Requirement
Print, exactly as they stand, the lines from the start of the listing to the line containing "thread_turns = (thread_end", inclusive.

Dataset excerpt
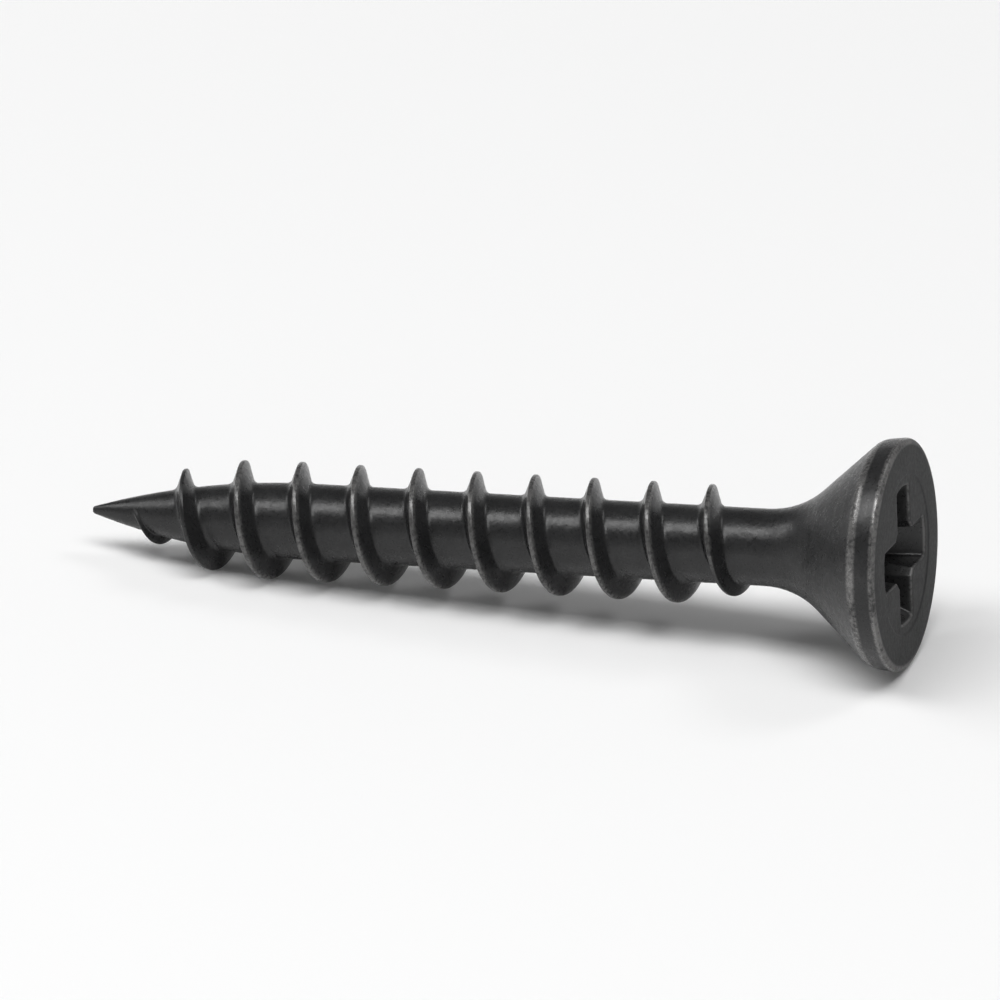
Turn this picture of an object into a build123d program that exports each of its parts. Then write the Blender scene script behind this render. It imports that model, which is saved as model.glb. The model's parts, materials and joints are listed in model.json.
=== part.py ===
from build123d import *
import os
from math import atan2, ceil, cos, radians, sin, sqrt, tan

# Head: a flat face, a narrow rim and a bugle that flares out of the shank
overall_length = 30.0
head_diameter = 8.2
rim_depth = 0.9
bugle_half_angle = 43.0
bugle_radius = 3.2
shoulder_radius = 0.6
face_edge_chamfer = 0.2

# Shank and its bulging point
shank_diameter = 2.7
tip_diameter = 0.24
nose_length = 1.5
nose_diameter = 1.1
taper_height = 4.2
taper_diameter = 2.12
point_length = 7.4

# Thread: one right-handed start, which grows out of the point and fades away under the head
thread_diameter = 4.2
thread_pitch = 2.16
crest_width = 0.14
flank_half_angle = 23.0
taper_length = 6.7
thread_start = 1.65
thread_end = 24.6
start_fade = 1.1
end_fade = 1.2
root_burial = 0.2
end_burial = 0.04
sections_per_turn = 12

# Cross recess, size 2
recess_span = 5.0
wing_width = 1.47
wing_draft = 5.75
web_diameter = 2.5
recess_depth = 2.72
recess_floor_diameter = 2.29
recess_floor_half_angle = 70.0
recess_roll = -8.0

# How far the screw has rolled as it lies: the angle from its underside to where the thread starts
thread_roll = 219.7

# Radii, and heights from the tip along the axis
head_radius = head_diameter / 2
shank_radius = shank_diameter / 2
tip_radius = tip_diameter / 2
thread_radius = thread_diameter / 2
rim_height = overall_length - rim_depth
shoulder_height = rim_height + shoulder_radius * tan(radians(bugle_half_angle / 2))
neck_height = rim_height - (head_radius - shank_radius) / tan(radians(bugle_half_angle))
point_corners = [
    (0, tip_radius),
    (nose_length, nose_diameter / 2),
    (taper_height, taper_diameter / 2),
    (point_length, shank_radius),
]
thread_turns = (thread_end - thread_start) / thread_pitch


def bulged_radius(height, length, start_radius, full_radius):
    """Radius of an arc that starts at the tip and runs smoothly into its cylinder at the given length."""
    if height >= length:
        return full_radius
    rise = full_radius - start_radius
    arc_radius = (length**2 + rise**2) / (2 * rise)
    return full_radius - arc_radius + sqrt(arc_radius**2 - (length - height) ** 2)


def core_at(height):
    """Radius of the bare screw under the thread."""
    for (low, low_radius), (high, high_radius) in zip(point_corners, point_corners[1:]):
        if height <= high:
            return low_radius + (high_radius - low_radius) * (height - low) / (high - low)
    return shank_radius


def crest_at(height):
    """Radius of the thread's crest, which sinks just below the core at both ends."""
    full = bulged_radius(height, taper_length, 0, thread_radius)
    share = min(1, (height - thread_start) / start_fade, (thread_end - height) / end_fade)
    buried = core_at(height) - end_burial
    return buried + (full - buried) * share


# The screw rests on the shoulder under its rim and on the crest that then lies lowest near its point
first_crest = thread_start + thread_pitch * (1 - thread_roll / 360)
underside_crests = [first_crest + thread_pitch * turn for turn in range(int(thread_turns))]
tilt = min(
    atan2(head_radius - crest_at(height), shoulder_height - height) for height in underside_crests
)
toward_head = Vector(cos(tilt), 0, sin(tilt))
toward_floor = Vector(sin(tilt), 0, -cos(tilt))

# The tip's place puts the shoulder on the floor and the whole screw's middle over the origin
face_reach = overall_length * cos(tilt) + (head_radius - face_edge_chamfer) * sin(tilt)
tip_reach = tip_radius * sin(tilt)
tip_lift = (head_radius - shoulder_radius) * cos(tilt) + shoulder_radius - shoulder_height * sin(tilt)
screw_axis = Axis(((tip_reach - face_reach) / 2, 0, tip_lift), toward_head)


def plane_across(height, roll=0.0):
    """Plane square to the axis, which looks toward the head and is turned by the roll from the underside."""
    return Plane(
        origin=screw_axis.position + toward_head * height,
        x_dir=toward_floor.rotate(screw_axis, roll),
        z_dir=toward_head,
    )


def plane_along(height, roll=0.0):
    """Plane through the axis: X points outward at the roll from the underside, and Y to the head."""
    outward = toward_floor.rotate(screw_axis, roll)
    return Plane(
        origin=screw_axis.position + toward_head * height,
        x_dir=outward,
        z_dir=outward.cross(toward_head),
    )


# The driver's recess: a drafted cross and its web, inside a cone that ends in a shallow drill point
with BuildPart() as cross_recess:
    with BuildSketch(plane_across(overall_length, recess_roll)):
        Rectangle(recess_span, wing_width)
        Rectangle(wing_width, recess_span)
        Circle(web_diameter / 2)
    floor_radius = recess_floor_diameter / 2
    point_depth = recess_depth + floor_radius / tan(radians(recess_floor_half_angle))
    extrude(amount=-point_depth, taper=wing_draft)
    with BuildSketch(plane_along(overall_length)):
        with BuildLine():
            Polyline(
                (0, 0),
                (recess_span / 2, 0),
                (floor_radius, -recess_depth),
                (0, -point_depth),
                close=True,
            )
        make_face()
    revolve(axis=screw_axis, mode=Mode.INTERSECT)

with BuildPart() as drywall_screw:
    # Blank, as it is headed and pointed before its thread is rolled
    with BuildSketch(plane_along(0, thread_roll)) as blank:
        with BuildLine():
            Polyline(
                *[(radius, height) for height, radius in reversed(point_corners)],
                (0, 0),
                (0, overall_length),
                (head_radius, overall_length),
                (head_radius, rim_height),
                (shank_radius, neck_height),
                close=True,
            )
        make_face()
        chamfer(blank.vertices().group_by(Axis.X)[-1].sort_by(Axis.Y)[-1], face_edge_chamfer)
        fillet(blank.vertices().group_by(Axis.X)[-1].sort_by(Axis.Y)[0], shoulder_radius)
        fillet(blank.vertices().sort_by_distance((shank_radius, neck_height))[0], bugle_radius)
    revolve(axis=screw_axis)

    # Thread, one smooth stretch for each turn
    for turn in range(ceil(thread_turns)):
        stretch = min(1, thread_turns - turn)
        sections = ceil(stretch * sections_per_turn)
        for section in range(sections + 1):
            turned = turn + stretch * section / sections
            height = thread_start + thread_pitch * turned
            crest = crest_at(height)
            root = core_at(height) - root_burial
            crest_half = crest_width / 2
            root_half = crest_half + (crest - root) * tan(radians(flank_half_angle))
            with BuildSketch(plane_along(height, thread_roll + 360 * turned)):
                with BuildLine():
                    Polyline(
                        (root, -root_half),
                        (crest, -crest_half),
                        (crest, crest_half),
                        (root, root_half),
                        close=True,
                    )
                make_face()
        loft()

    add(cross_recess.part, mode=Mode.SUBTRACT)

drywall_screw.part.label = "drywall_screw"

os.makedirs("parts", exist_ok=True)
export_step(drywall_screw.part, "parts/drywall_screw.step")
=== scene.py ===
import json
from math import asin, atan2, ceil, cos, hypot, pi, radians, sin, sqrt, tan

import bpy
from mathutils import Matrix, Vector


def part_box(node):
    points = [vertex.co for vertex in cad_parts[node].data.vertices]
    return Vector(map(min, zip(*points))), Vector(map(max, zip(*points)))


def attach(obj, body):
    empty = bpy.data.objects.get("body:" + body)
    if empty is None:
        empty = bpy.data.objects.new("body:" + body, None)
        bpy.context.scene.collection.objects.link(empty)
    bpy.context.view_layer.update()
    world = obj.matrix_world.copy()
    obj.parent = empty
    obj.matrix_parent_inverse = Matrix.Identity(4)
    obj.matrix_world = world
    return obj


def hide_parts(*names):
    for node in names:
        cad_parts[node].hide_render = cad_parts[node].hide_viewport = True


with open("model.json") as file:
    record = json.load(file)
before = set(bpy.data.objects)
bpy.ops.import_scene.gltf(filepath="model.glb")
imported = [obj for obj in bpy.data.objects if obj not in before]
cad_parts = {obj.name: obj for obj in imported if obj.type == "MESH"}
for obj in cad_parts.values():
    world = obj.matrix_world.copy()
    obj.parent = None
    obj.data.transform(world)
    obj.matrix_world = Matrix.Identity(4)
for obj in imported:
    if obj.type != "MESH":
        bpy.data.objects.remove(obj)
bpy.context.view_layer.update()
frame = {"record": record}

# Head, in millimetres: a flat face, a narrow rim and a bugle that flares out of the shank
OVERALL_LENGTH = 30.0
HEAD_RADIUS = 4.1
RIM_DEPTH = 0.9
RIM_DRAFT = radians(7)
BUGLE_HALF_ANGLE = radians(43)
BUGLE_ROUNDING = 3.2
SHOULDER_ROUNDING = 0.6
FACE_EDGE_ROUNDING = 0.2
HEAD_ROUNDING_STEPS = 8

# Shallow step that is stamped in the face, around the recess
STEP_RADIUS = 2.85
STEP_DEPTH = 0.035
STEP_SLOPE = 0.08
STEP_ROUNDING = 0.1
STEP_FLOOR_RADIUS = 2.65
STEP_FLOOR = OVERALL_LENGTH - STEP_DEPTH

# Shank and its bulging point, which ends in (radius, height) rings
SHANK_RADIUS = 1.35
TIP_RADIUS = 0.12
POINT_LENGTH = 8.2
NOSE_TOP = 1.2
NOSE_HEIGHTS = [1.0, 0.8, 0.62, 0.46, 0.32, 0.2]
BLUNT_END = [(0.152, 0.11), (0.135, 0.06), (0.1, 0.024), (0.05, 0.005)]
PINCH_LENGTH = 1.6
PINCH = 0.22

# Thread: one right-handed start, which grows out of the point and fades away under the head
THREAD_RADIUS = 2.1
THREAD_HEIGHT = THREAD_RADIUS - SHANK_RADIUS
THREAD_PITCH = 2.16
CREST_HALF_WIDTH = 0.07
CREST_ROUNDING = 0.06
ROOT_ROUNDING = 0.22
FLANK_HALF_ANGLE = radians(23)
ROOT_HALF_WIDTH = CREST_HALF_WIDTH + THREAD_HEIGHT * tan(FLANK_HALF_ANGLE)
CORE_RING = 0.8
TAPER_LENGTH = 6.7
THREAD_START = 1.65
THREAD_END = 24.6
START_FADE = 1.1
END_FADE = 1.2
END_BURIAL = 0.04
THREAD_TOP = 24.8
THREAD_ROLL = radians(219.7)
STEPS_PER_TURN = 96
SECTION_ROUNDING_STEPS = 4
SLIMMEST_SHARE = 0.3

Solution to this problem
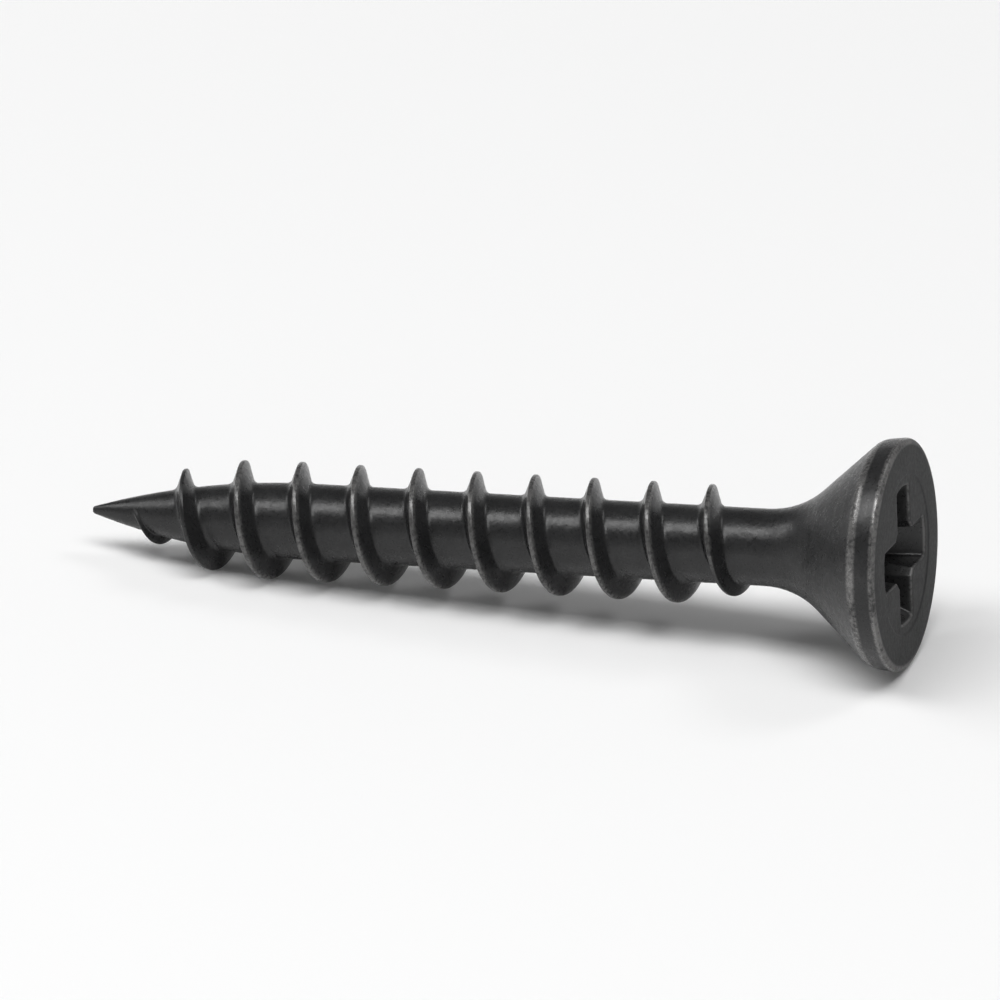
Turn this picture of an object into a build123d program that exports each of its parts. Then write the Blender scene script behind this render. It imports that model, which is saved as model.glb. The model's parts, materials and joints are listed in model.json.
=== part.py ===
from build123d import *
import os
from math import atan2, ceil, cos, radians, sin, sqrt, tan

# Head: a flat face, a narrow rim and a bugle that flares out of the shank
overall_length = 30.0
head_diameter = 8.2
rim_depth = 0.9
bugle_half_angle = 43.0
bugle_radius = 3.2
shoulder_radius = 0.6
face_edge_chamfer = 0.2

# Shank and its bulging point
shank_diameter = 2.7
tip_diameter = 0.24
nose_length = 1.5
nose_diameter = 1.1
taper_height = 4.2
taper_diameter = 2.12
point_length = 7.4

# Thread: one right-handed start, which grows out of the point and fades away under the head
thread_diameter = 4.2
thread_pitch = 2.16
crest_width = 0.14
flank_half_angle = 23.0
taper_length = 6.7
thread_start = 1.65
thread_end = 24.6
start_fade = 1.1
end_fade = 1.2
root_burial = 0.2
end_burial = 0.04
sections_per_turn = 12

# Cross recess, size 2
recess_span = 5.0
wing_width = 1.47
wing_draft = 5.75
web_diameter = 2.5
recess_depth = 2.72
recess_floor_diameter = 2.29
recess_floor_half_angle = 70.0
recess_roll = -8.0

# How far the screw has rolled as it lies: the angle from its underside to where the thread starts
thread_roll = 219.7

# Radii, and heights from the tip along the axis
head_radius = head_diameter / 2
shank_radius = shank_diameter / 2
tip_radius = tip_diameter / 2
thread_radius = thread_diameter / 2
rim_height = overall_length - rim_depth
shoulder_height = rim_height + shoulder_radius * tan(radians(bugle_half_angle / 2))
neck_height = rim_height - (head_radius - shank_radius) / tan(radians(bugle_half_angle))
point_corners = [
    (0, tip_radius),
    (nose_length, nose_diameter / 2),
    (taper_height, taper_diameter / 2),
    (point_length, shank_radius),
]
thread_turns = (thread_end - thread_start) / thread_pitch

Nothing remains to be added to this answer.